While they differ slightly with rates ranging from mid-twenties to sixties, they all share a flawed design. They all propose taxing based on product value. Taxing the value of a good limits consumer choice and product quality as it incentivizes manufacturers and retailers to reduce prices to limit tax liability. It also incentivizes downtrading, which is when consumers move from premium products to cheaper alternatives. Downtrading effects do not reduce harm and have no relation to any negative externality proponents of the tax claim it captures.
Colorado also has a bill to ban all flavors from tobacco and nicotine products.
Maryland
HB732 would impose a wholesale tax on vapor products at a rate of 86 percent—higher than almost all other states with vapor taxes. The bill would also allow local governments to add additional taxes on tobacco products—currently not allowed in Maryland. In addition to these two provisions, HB732 imposes a one-time floor tax—an excise tax on existing stock—in fiscal year 2021. The floor tax itself is highly problematic for small businesses. Dedicated vape stores typically only carry vaping products, and a floor tax risks bankrupting them as they have no other inventory to secure cash flow. According to the bill, at least $22 million of collected revenue should be spent on cessation efforts.
Maryland also has a proposal to ban all flavors. Around 55 percent of Maryland smokers consume flavored products, and a blanket ban could have significant consequences for both revenue collection and smuggling.
Michigan
Michigan’s SB781 would, if enacted, levy a tax of 24 percent on consumable materials used in vapor products. The revenue would be allocated to Michigan’s general fund. While the rate is significantly lower than in the Maryland and Colorado proposals, it shares the design flaw of levying the tax based on price as well as defining vapor products as tobacco products. In addition to the points already raised, a price-based tax regime ignores the virtue of equitable taxation. If a tax aims to limit harm caused by a given product, such a product of similar quality and in similar quantity should have equal tax liability regardless of design or price.
New Hampshire
The House approved HB1699 in early March. This bill would, if enacted, change the design of the current tax structure and increase tax rates. Currently, New Hampshire taxes vapor products in a bifurcated system, with an 8 percent rate on open systems (refillables) and a tax of $0.30 per milliliter on closed cartridge systems. HB1699 would convert this bifurcated regime into a 40 percent tax. Unfortunately, this a change for the worse. While the current system is not perfect, it does tax some of the products at a specific, simple, and neutral rate. Moving to a price-based tax for all products will result in a more complicated and less neutral tax system without achieving the stated goal of limiting risks associated with vaping.
Utah
SB37 passed the Senate in early March. The tax is 56 percent of wholesale price. The bill does a better job at defining vapor products outside the tobacco category but doesn’t escape problematic taxation due to the reliance on price. For instance, a bundled or prefilled product would be taxed on the full value while devices sold separately would only pay the general sales tax. Revenue is allocated to the Electronic Cigarette Substance and Nicotine Product Tax Restricted Account to be spent on local health programs, cessation, and enforcement.
Virginia
A budget amendment would introduce a tax of $0.066 per milliliter of liquid nicotine. Besides having updated its tax definitions to reflect the market, Virginia is also considering a specific excise tax at a relatively low level. Specific excise taxes are levied based on quantity such as weight or volume.

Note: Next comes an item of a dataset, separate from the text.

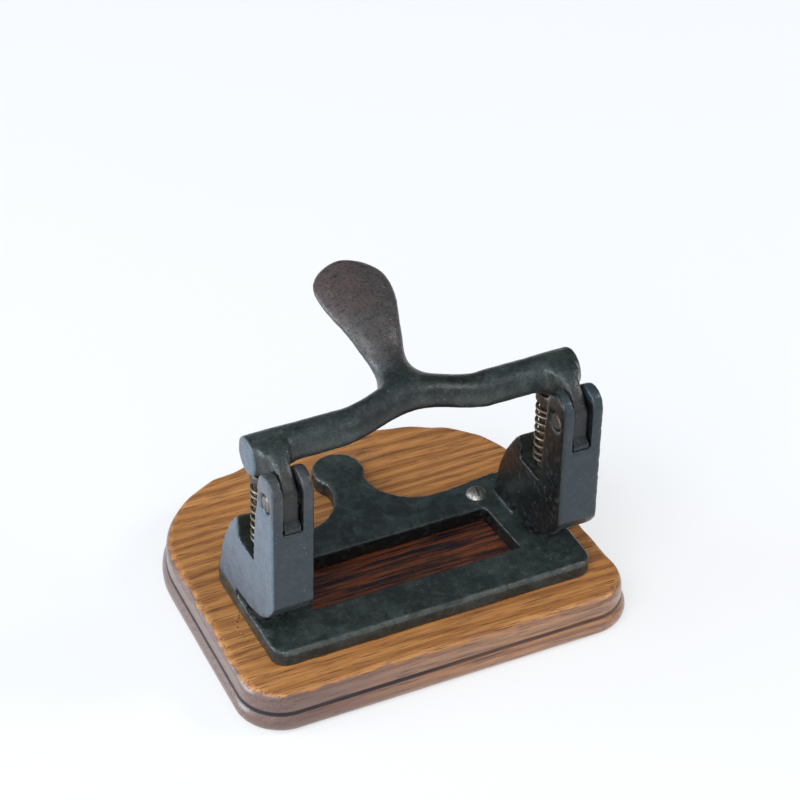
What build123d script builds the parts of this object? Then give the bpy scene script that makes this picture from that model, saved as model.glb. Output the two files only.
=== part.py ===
"""Two-hole lever punch: an iron casting screwed to a moulded wooden board.

Frame: origin at the middle of the board's underside, +X to the user's right
along the lever bar, +Y away from the user, +Z up. All sizes are millimetres.

The lever turns on two pins in the forks of the towers. Its round bar lies
straight above the two punches, so pressing the handle down drives both punches
through the paper in the flared mouths and into the dies. The springs push the
punches, and with them the lever, up again.
"""
from build123d import *

import math
import os

os.makedirs("parts", exist_ok=True)

# ---- driving dimensions ---------------------------------------------------
hole_spacing = 80.0          # filing standard: holes 80 mm apart
punch_diameter = 6.0         # filing standard: 6 mm holes
running_clearance = 0.05     # radial, shaft in bore

# board
board_width = 111.5
board_depth = 94.5
board_thickness = 12.0
board_side_taper = 2.4       # each side draws in this much towards the back
board_back_bow = 13.0        # how far the middle of the back stands out
board_front_radius = 12.5
board_back_radius = 34.0
bead_height = 6.0            # lower, rounded moulding
bead_radius = 2.85
shoulder_inset = 1.2         # step between bead and shoulder
shoulder_radius = 4.4        # quarter round under the flat top
chip_hole_diameter = 9.0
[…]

Specific taxes are not only the traditional way to levy excise taxes, they are also the best way to tax vapor products. Specific excise taxes are more neutral, more equitable, and more stable. By taxing the externality-creating part of the product (the aerosols created by the liquid), this tax interferes minimally in the market. It also guarantees that excise taxes on two similar products with different prices are the same (general sales taxes would still vary), which guarantees horizontal equitability—the idea that similar purchases or actions should be equally taxed. Lastly, specific taxes do not rely on price changes or consumer brand preference developments and hence can be more stable than price-based taxation. Revenue raised from this tax would be deposited in the Virginia Health Care Fund, but lawmakers would be well-advised to avoid relying on this revenue to fund broad-based government programs.
Final Thoughts
According to the backers of these proposals, new or higher taxes would reduce both youth and adult vaping. Research backs up this claim. A study that looked at the effect of vapor taxes in Minnesota concluded that 32,400 fewer people vaped as a result of the tax. Unfortunately, the 32,400 people who would have vaped if Minnesota did not have a high tax on vaping never quit smoking much more harmful cigarettes. Given that vapor products and cigarettes are economic substitutes, excise taxes on cigarettes become less effective when vapor products are also taxed. It is key that lawmakers consider this policy spillover effect when imposing taxes on vapor products.
In addition to the issues of levying taxes based on price, ignoring policy spillover, and using outdated tax definitions, a recent study of Canada’s menthol cigarette ban found no evidence suggesting that a flavor ban affected smoking uptake among youth, nor that it accelerated cessation by adults.
Conversely, there is evidence that punitive-level tax increases and bans risk fueling black markets and hurting public health. Both consequences would be in direct contradiction of these proposals’ stated goals.
While lawmakers are working through the design of vapor tax proposals, they must thread the needle between protecting adult smokers’ ability to switch and barring minors’ access to nicotine products. A good first step is creating appropriate definitions for the new nicotine products to avoid unintended disproportionate taxation based on design differences or bundling. This kind of disproportionate treatment happens when novel products are “forced” into old definitions. We can see this in Minnesota, where the tax is levied differently when the nicotine solution is mixed in-state versus when products are imported in their final consumable form.